I’m not sure why they didn’t include a styles editor like other writing software has done. If I had to guess it was one of those ‘would be nice to have, but lets ship a working version first’ sorts of deals.
At the time iOS Scrivener was released, Mac Scrivener itself didn’t have true styles either. Now that it does, revisiting the iOS Scrivener implementation is definitely something to consider.
Note that I’m the only L&L employee to comment in this thread so far. Our users are entitled to their own opinions, but they do not represent the official stance of L&L.
As noted, the intent has always been that iOS Scrivener would be a companion product to the desktop platform. Over time, iPads have become much more capable, but iPad-only users remain a relatively small share of our total user base.

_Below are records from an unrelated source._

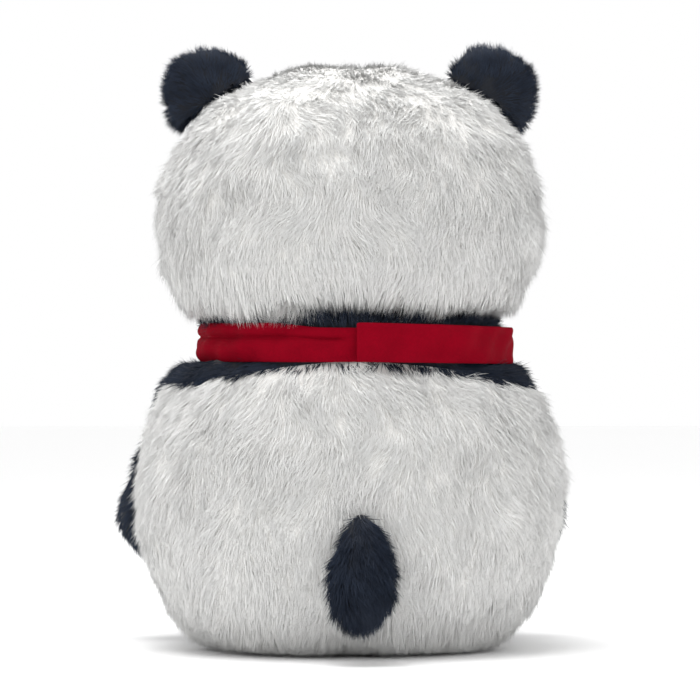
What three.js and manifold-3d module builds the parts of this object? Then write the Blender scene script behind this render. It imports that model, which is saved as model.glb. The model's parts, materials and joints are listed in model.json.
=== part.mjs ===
// Seated plush panda: white head and body, black yoke, limbs, ears and tail, red neck band and bow.
// Millimetres, +Z up, the face looks towards -Y, the base rests on z = 0.
import * as THREE from 'three';
import { mergeVertices } from 'three/addons/utils/BufferGeometryUtils.js';
import Module from 'manifold-3d';

// Fabric and clearances
const plush = 5; // backing and the dense foot of the pile
const seam = 0.4; // gap between two sewn panels
const fillGap = 1; // gap between a cover and its stuffing
const fit = 0.3; // gap between pieces that touch
const stitchHole = 5; // radius of a hand closed stuffing opening

// Body
const bodyWidth = 127; // half sizes
const bodyDepth = 111;
const bodyWaist = 102; // height of the widest level
const bodyRise = 124; // from the waist up to the closed form of the top
const bodyDrop = 113; // from the waist down to the closed form of the bottom
const topFullness = 1.8;
const bottomFullness = 2.6;
const shoulderTop = 170.5;
const baseSeam = 9; // height of the seam round the base panel
const sideSeam = -14; // y of the seam between back and belly
const yokeLevel = 159; // colour change at the sides
const yokeSlope = 0.155; // it runs up towards the back

// Neck
const neckRadius = 86;
const neckTop = 196.4;
const neckPivot = 197.2;
const plugRadius = 34;
const plugRoom = 1.5; // loose fit of the plug in its two sockets
const nodRoom = 7; // degrees kept free under the head

// Head
const headWidth = 116;
const headDepth = 98;
const headHeight = 91;
const headLow = 165; // where the closed form of the head would end
const headCentre = headLow + headHeight;
const headFullness = 2.25;

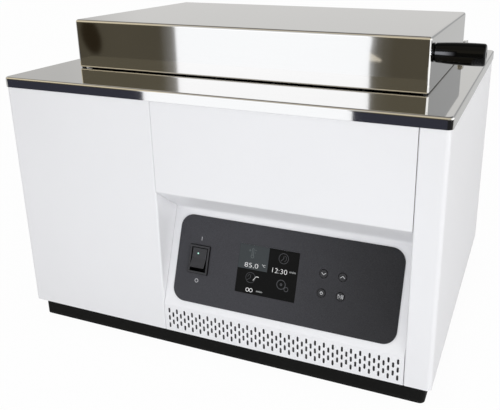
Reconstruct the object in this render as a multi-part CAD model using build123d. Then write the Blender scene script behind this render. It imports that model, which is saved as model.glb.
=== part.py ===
from build123d import *

import os
from math import atan2, cos, degrees, radians, sin, sqrt

# Laboratory water bath, in millimetres. X points right, the front faces -Y and Z points up.
# The origin lies on the bench, under the middle of the white housing.

# General clearances and stock
overrun = 1.0                    # how far a cut passes its piece
sheet = 1.2                      # powder-coated housing steel
stainless = 1.0                  # deck, tank and lid steel
running_gap = 0.05               # radial, round pins that turn
press_gap = 0.02                 # radial, round pins that stay
slack = 0.3                      # between moving or soft pieces

# Housing
body_width = 500.0
deck_height = 308.0
corner_radius = 5.0              # vertical folds of the housing
fold_radius = 1.0                # least inner radius of a fold
seam_gap = 0.3                   # open line between two panels
seam_radius = 2.0                # outer radius of the folds at the seams
flange_width = 12.0              # folded edges inside the housing
rear_return = 18.0               # side panels turn this far behind the back panel
front_right_width = 28.4         # front face right of the control insert
seam_return = 48.0               # depth of the folds that wall the control recess

# Plinth tray
plinth_height = 22.5
plinth_inset = 7.0
plinth_wall = 3.0
plinth_floor = 3.0
plinth_radius = 6.0

# Deck
deck_skirt = 11.5
skirt_gap = 0.2
deck_edge_radius = 2.5

# Control insert, in side view
grille_top = 56.4
brow_bottom = 194.4
recess_depth = 40.3
recess_top = 163.9
insert_depth = 56.0
bend_radius = 3.0
inner_bend_radius = 4.5          # between the soffit and the control face

# Grille
slot_length = 6.2
slot_width = 2.3
slot_margin = 6.05               # insert's side to the first column
slot_columns = 55
slot_rise = 9.65                 # between the slots of one column
slot_middle = 39.5               # height of the middle row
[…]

I agree that not being able to re/define styles is a surprising omission. (Though it has never been a personal barrier for me, b/c I’ve always thought of Scriv iOS as a companion app.) But Lit-Lat should make it happen.
But what I wanted to contribute was this: from the quote above it sounds like you are trying to use the heading styles to do within-document structuring. As such, the friction you are encountering there is not specific to Scriv iOS — you would find the Headings in desktop Scriv equally inapt. The reason this doesn’t work the way yu expect “out of the box” is because Scrivener was designed with the (unorthodox) idea of structuring your project via the hierarchy of folders and docs in the Binder, not within-docs.
So, one available workaround for you would be to break your project into its actual structural units and let the Binder structure do what it does best: show the structure of your text. Doing this does require some considered work with Compile, because you also in the end want the structure of the work to be communicated to your reader in various ways, section breaks and numering and titling and such.